From www.stuff.co.nz
A decade ago, Peter McLennan was the guitarist in a highly-promising
band called Hallelujah Picassos.
Their grimy mix of funk, punk, hip hop and reggae soon found
favour with a wide variety of music lovers, and their explosive
live shows are still fondly recalled.
Two albums and a few eps down the line, Hallelujah Picassos
called it a day. They are a band McLennan still recalls fondly.
"A friend was saying to me just the other day if we'd
hung around for couple more years until that whole Californian
ska/punk thing got big, we'd would actually have been hip,"
he says.
"A lot of the ideas we had did come into wider currency
I guess."
With the lessons of patience and determination well-learned
through the Hallelujah Picassos experience, McLennan soon
found a new forum in which to utilise them - Dub Asylum.
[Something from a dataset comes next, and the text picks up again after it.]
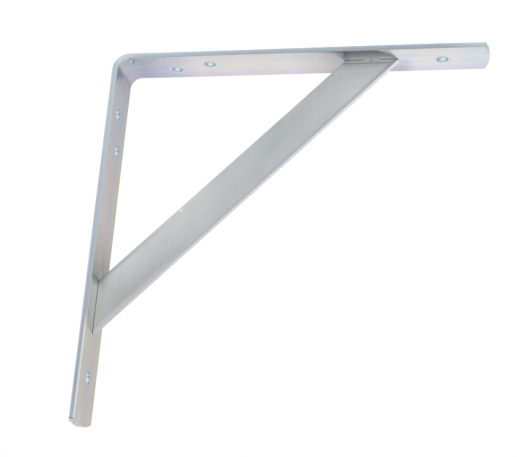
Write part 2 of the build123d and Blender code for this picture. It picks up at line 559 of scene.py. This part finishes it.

Using a nucleus of musical gear he collected during the Hallelujah
Picassos days, McLennan in 1997 started assembling a basic
home studio and began experimenting with home-made dub and
dance tunes.
Equipment wasn't the only thing he borrowed from the Picassos.
"Yeah, there is an element of that band's sound in there,"
he says,
"A lot of the things we were trying to do with the Picassos,
particularly towards the end when we were using samplers and
keyboards - I think if we'd kept going we'd have ditched the
guitars and bought turntables - has come into Dub Asylum.
"I've taken those elements of the band and brought them
into the electronic realm."
The first Dub Asylum ep was released in 1999, and the following
year renowned talentspotter Trevor Reekie picked up R U Ready?
from the ep for a compilation on his Antenna label.
Reekie also suggested McLennan might want to offer him an
album, an offer that McLennan was all to keen to accept.
"A year ago I developed my sound to the point where
I thought I'd compiled enough tracks and it was finished,"
McLennan recalls.
"Trevor Reekie said to me 'Go away and write some more
songs.' It really pissed me off at the time because I thought
it was finished, but one of the reasons why I like working
with him is that I trust his judgment, and he was right.
"I went away and wrote some more songs with Sandy Mill
(SJD, Spacesuit) - there are songs on the album like What
The Funk that came out of that - so it's a better album for
that I think.
"It's nice to get an album out when you want to get
it out, but it's also nice to work on it and try and make
it a more solid offering."
Patience was indeed Dub Asylum's watchword.
It's also the title of one of She Dubs Me, She Dubs Me Not's
most impressive songs. Boasting an infectious shuffling beat
and a cutting vocal from Paulette Edwards, it marks the beginning
of the Dub Asylum story, McLennan says.
"Patience was originally on the first ep I released.
It was one that I was keen to give a wider exposure because
that ep was a CD burn that I put out myself and it didn't
have the hugest amount of exposure. It sold a few copies,
but it wasn't that huge.
"Some of the tunes on the album I laboured over, but
the ones I'm happiest with are the ones that came about almost
by chance.
"One I did with Sandy called Scratch And Sniff came
about because I was playing this old record at home one day
and it came to the end and the run-out groove was quite rhythmic.
"I thought, that almost sounds like a drum loop, so
I sampled it and chopped it up and used it. It's nothing more
than the scratch at the end of a record, but it became something
more. I like happy accidents like that."
Thankfully, for those seduced by Dub Asylum's debut offering,
a second album shouldn't take as long to make, McLennan says.
Two new tracks have been finished for an upcoming summer tour
and four other tracks are under way at the moment.
The best thing about finally having album number one out,
McLennan says, is that he now has something to live up to.
"It's good having the album done and various remixes
from Paddy Free (Pitch Black) and Jed Town (Fetus Productions,
ICU) on it - it's set the benchmark so anything I produce
now has to be a step up.
"It has to be as good or better than what I've already
done, which is a challenge but it's a satisfying one."